La littérature n’est pas en reste, en témoigne le livre La Petite Dernière de l’écrivaine Fatima Daas, sur son refus de choisir entre son homosexualité et sa foi musulmane, qui avait été un événement de la rentrée littéraire, il y a deux ans. Reste que si ces questions traversent le monde arabe, elles demeurent extrêmement taboues et l’homosexualité encore largement réprimée, parfois par la peine de mort comme en Iran ou en Arabie saoudite.
“Partie prenante”
“On a conscience que cette exposition est quelque chose d’assez unique tant sur le plan international que régional”, souligne auprès de l’AFP Khalid Abdel Hadi, co-commissaire de l’exposition.

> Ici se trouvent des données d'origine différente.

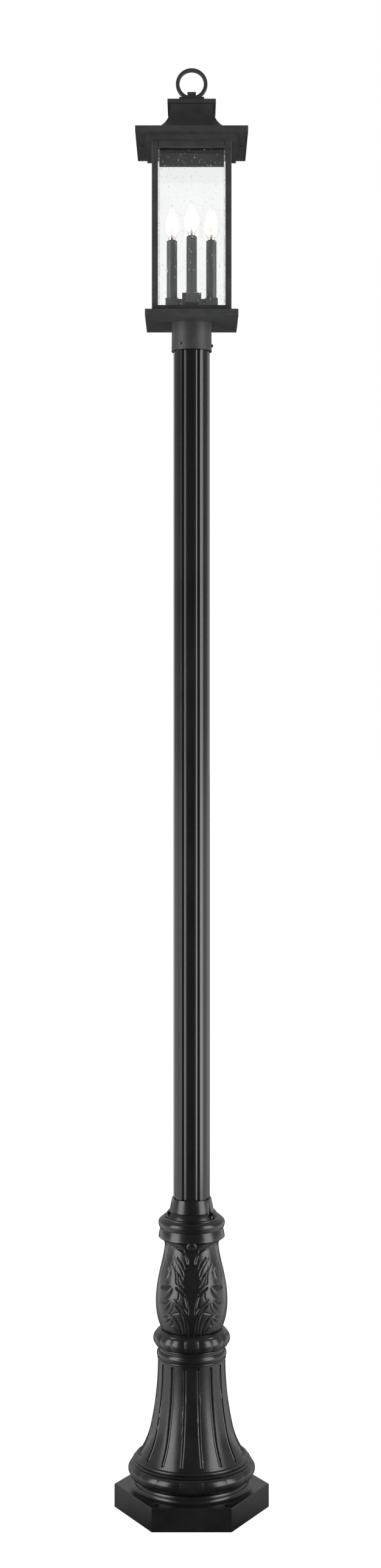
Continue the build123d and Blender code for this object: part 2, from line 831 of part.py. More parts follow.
def neck(half_width, bend, bottom, top):
    """A square neck that sweeps out on all four sides into a flat foot, sunk a little into the slab."""
    foot = half_width + bend
    bend_centre = bottom + bend
    sunk = bottom - roof_sheet / 2
    edges = outline((-foot, bottom), (-foot, sunk), (foot, sunk), (foot, bottom))
    edges += [CenterArc((foot, bend_centre), bend, 180, 90)]
    edges += outline(
        (half_width, bend_centre),
        (half_width, top),
        (-half_width, top),
        (-half_width, bend_centre),
    )
    edges += [CenterArc((-foot, bend_centre), bend, 270, 90)]
    side = extrude(Plane.XZ * make_face(edges), foot, both=True)
    return side & Rot(0, 0, 90) * side


def roof_shell():
    """The roof sheet: a turned-down lip, a flat slope and the swept neck, hollow inside."""
    slab = block(roof_side, roof_side, lip_bottom, roof_top)
    slab = fillet(slab.edges().filter_by(Axis.Z), roof_corner_round)
    shell = slab + neck(neck_half_width, neck_bend, roof_top, neck_top)
    inner_side = roof_side - 2 * roof_sheet
    inner_top = roof_top - roof_sheet
    shell -= block(inner_side, inner_side, lip_bottom - overrun, inner_top)
    shell -= neck(neck_half_width - roof_sheet, neck_bend + roof_sheet, inner_top, neck_top + overrun)
    boss = rod(roof_screw_boss_radius, soffit_top + body_gap, roof_top - roof_sheet / 2)
    shell += [place * boss for place in roof_screw_places()]
    hole = rod(roof_screw_radius + body_gap, soffit_top - overrun, inner_top)
    return shell - [place * hole for place in roof_screw_places()]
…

Ce Jordanien a fondé en 2007 le webzine My.Kali dédié à faire entendre les voix de la communauté queer du monde arabe.
L’un des fils conducteurs de l’exposition est de documenter, par l’intime, les récits d’exil et les expériences de la diaspora. Comme la série photographique en noir et blanc du Soudanais Salih Basheer qui restitue le périple d’Essam, ayant quitté le Soudan pour l’Égypte avant de trouver refuge en Suède.

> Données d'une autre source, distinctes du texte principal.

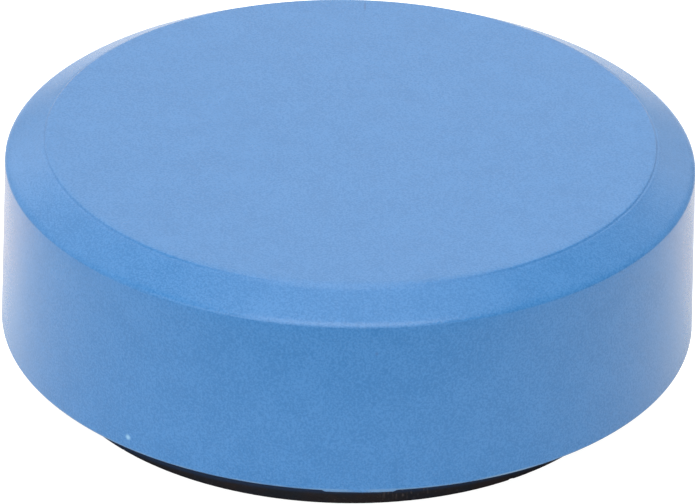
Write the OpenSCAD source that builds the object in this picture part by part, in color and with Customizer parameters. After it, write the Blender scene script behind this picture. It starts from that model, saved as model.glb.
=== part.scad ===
// Round board magnet with a bevelled cap.
// A moulded plastic cap holds a glued-in ferrite disc, which stands a little proud of the
// cap's open rim and is the only face that touches the board.
// The origin is on the cap's axis, in the plane of the board. +Z points away from the board.
// All sizes are in millimetres and all angles in degrees.

/* [Cap outside] */
// Outer diameter at the open rim, the widest part
rim_d = 30; // [29.5:0.5:34]
// Height of the whole magnet above the board
total_h = 10.6; // [10:0.1:13]
// Draft of the side wall
wall_draft = 1.6; // [0.5:0.1:3]
// Angle of the bevel below the level of the top face
bevel_angle = 27.7; // [20:0.1:40]
// Height that the bevel takes off the side wall
bevel_h = 0.93; // [0.6:0.01:1.4]
// Radius where the flat top face runs into the bevel
top_edge_r = 1.2; // [0.2:0.1:1.5]
// Radius of the shoulder, where the bevel meets the side wall
shoulder_r = 0.25; // [0.1:0.05:0.6]
// Radius of the outer edge of the rim
rim_edge_r = 0.12; // [0.05:0.01:0.4]
// Where the fine mould line runs, from the inner (0) to the outer (1) side of that rounded edge
mould_line_at = 0.66; // [0:0.01:1]
// Depth of the mould line, a groove with 45 degree sides
mould_line_depth = 0.04; // [0.02:0.01:0.06]

/* [Cap inside] */
// Gap round the magnet in its pocket
magnet_gap = 0.3; // [0.25:0.05:0.5]
// Thickness of the top wall
top_t = 1.6; // [1.2:0.1:2]
// Width of the ledge that the magnet's edge sits on
ledge_w = 0.7; // [0.4:0.1:1]
// Chamfer round the mouth of the magnet's pocket
mouth_chamfer = 0.3; // [0.1:0.05:0.5]
// Radius between the top wall and the side of the hollow
hollow_r = 0.6; // [0.3:0.1:1]
// Number of radial ribs between the ledge and the hub
rib_count = 8; // [4:1:12]
// Thickness of each rib
rib_t = 0.9; // [0.6:0.1:1.2]
// Outer diameter of the hub ring at the centre
hub_d = 8.4; // [6:0.2:10]
// Thickness of the hub ring's wall
hub_t = 0.9; // [0.6:0.1:1.2]

/* [Magnet] */
// Diameter of the ferrite disc
magnet_d = 25.6; // [22:0.1:26]
// Thickness of the ferrite disc
magnet_t = 5; // [4.6:0.1:6]
// How far the disc stands out below the cap's rim
magnet_proud = 1.93; // [1:0.01:2.3]
// Chamfer round both edges of the disc
magnet_chamfer = 0.05; // [0.05:0.01:0.3]
// How far off the cap's axis the disc was glued, along X
magnet_shift = -0.14; // [-0.25:0.01:0.25]

/* [Adhesive] */
// Depth of the bead below the ledge, in the gap round the disc
bead_depth = 2.2; // [1:0.1:2.5]
// Height of the dab inside the hub ring
dab_h = 1.2; // [0.5:0.1:3]

/* [Hidden] */

$fn = 144;
fuse = 0.2; // how far ribs and hub reach into the walls they grow from

rim_z = magnet_proud;
seat_z = magnet_t;
ceiling_z = total_h - top_t;
shoulder_z = total_h - bevel_h;
shoulder_x = rim_d / 2 - (shoulder_z - rim_z) * tan(wall_draft);
top_x = shoulder_x - bevel_h / tan(bevel_angle);
pocket_x = magnet_d / 2 + magnet_gap;
hollow_x = pocket_x - ledge_w;

function unit(v) = v / norm(v);

// Points of the arc of radius r that rounds the corner b between a and c.
function fillet(a, b, c, r, steps = 6) =
    let (
        u = unit(a - b),
        v = unit(c - b),
        half = acos(u * v) / 2,
        centre = b + unit(u + v) * r / sin(half),
        first = b + u * r / tan(half) - centre,
        last = b + v * r / tan(half) - centre,
        start = atan2(first.y, first.x),
        turn = atan2(last.y, last.x) - start,
        sweep = turn > 180 ? turn - 360 : turn < -180 ? turn + 360 : turn
    )
    [for (i = [0:steps]) centre + r * [cos(start + sweep * i / steps), sin(start + sweep * i / steps)]];

// Outline of half the shell, from the rim up the outside and back down the inside.
function shell_outline() =
    let (
        mouth = [pocket_x + mouth_chamfer, rim_z],
        rim = [rim_d / 2, rim_z],
        shoulder = [shoulder_x, shoulder_z],
        top = [top_x, total_h],
        hollow_top = [hollow_x, ceiling_z],
        ledge = [hollow_x, seat_z]
    )
    concat(
        [mouth],
        fillet(mouth, rim, shoulder, rim_edge_r),
        fillet(rim, shoulder, top, shoulder_r),
        fillet(shoulder, top, [0, total_h], top_edge_r, 8),
        [[0, total_h], [0, ceiling_z]],
        fillet([0, ceiling_z], hollow_top, ledge, hollow_r),
        [ledge, [pocket_x, seat_z], [pocket_x, rim_z + mouth_chamfer]]
    );

// Point on the rounded top edge, with t from 0 at the flat face to 1 at the bevel.
function top_edge_point(t) =
    let (
        start_x = top_x - top_edge_r * tan(bevel_angle / 2),
        slope = t * sin(bevel_angle)
    )
    [start_x + top_edge_r * slope, total_h - top_edge_r * (1 - sqrt(1 - slope ^ 2))];

// Fine V groove that the mould's top insert leaves round the top face.
module mould_line() {
    bottom = top_edge_point(mould_line_at) - [0, mould_line_depth];
    side = 3 * mould_line_depth;
    rotate_extrude()
        polygon([bottom, bottom + [side, side], bottom + [-side, side]]);
}

module ribs() {
    inner = hub_d / 2 - hub_t / 2;
    for (i = [0:rib_count - 1])
        rotate(i * 360 / rib_count)
            translate([inner, -rib_t / 2, seat_z])
                cube([hollow_x + fuse - inner, rib_t, ceiling_z + fuse - seat_z]);
}

module hub() {
    translate([0, 0, seat_z])
        difference() {
            cylinder(d = hub_d, h = ceiling_z + fuse - seat_z);
            translate([0, 0, -1])
                cylinder(d = hub_d - 2 * hub_t, h = ceiling_z - seat_z + 1);
        }
}

module cap() {
    color("#5b9bdc")
        difference() {
            union() {
                rotate_extrude()
                    polygon(shell_outline());
                ribs();
                hub();
            }
            mould_line();
        }
}

module magnet() {
    r = magnet_d / 2;
    c = magnet_chamfer;
    color("#26272b")
        translate([magnet_shift, 0, 0])
            rotate_extrude()
                polygon([
                    [0, 0], [r - c, 0], [r, c],
                    [r, magnet_t - c], [r - c, magnet_t], [0, magnet_t]
                ]);
}

// Bead that fills the gap between the disc and its pocket, thicker on one side
// because the disc sits off centre.
module rim_adhesive() {
    color("#d8d2b4")
        translate([0, 0, seat_z - bead_depth])
            difference() {
                cylinder(r = pocket_x, h = bead_depth);
                translate([magnet_shift, 0, -1])
                    cylinder(d = magnet_d, h = bead_depth + 2);
            }
}

// Dab inside the hub ring that bonds the cap to the middle of the disc.
module hub_adhesive() {
    color("#d8d2b4")
        translate([0, 0, seat_z])
            cylinder(d = hub_d - 2 * hub_t, h = dab_h);
}

cap();
magnet();
rim_adhesive();
hub_adhesive();
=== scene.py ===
"""Round board magnet: a bevelled plastic cap on a glued-in ferrite disc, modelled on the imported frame."""
import math

import bmesh
import bpy
from mathutils import Matrix, Vector, noise


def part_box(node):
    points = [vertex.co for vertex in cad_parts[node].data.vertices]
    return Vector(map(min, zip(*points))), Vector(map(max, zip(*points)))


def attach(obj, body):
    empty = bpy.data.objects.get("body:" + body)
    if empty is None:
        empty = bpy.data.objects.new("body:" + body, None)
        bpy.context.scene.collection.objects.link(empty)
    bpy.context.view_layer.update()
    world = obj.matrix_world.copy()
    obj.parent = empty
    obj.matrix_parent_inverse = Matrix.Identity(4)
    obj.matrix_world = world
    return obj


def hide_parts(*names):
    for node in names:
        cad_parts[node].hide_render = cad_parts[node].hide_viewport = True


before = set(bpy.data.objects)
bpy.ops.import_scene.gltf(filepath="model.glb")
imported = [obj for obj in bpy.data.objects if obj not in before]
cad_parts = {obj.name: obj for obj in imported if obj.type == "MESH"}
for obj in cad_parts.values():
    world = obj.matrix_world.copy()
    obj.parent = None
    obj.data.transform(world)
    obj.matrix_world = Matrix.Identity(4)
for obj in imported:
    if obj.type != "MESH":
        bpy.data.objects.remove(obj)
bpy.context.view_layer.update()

MM = 0.001
# Steps round the axis of the pieces that can be seen, and of those that are hidden.
SEGMENTS, HIDDEN_SEGMENTS = 1080, 144
# An edge sharper than this isn't smoothed.
SHARP_ANGLE = math.radians(35)

# Sizes the frame gives.
cap_low, cap_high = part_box("cap")
disc_low, disc_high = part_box("magnet")
bead_low, bead_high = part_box("rim_adhesive")
dab_low, dab_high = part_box("hub_adhesive")

RIM_Z = cap_low.z
TOP_Z = cap_high.z
SEAT_Z = disc_high.z
DISC_R = (disc_high.y - disc_low.y) / 2
DISC_X = (disc_high.x + disc_low.x) / 2
POCKET_R = bead_high.y
DAB_R = dab_high.y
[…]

Ou encore les clichés de Fadi Elias qui tire le portrait de Syrien·ne·s réfugié·e·s en Allemagne. Jouant sur le flou, ses portraits soulignent par leur ambiguïté la difficulté d’assumer publiquement son identité sexuelle. Aux récits sur l’exil, s’ajoute la nécessité de documenter une mémoire. Ce travail minutieux est notamment porté par le photographe libanais Mohamad Abdouni qui a recensé, dès les années 1990, les histoires et vies de femmes transgenres.
“Collecter, archiver, c’est aussi dire qu’on est là, qu’on existe et montrer qu’on fait partie prenante de la société”, confie à l’AFP la plasticienne tunisienne Aïcha Snoussi. Dans Sépulture aux noyé·e·s, l’artiste imagine un lieu de sépulture appartenant à une civilisation queer dont les vestiges auraient été engloutis par la Méditerranée.
La question des corps est aussi omniprésente. Elle est en partie portée par l’artiste iranien, exilé en France, Alireza Shojaian. Dans ses tableaux, les hommes sont placés dans des poses lascives et vulnérables, aux antipodes des codes habituels de la virilité. Le tout sur une composition orientaliste reprenant des miniatures persanes.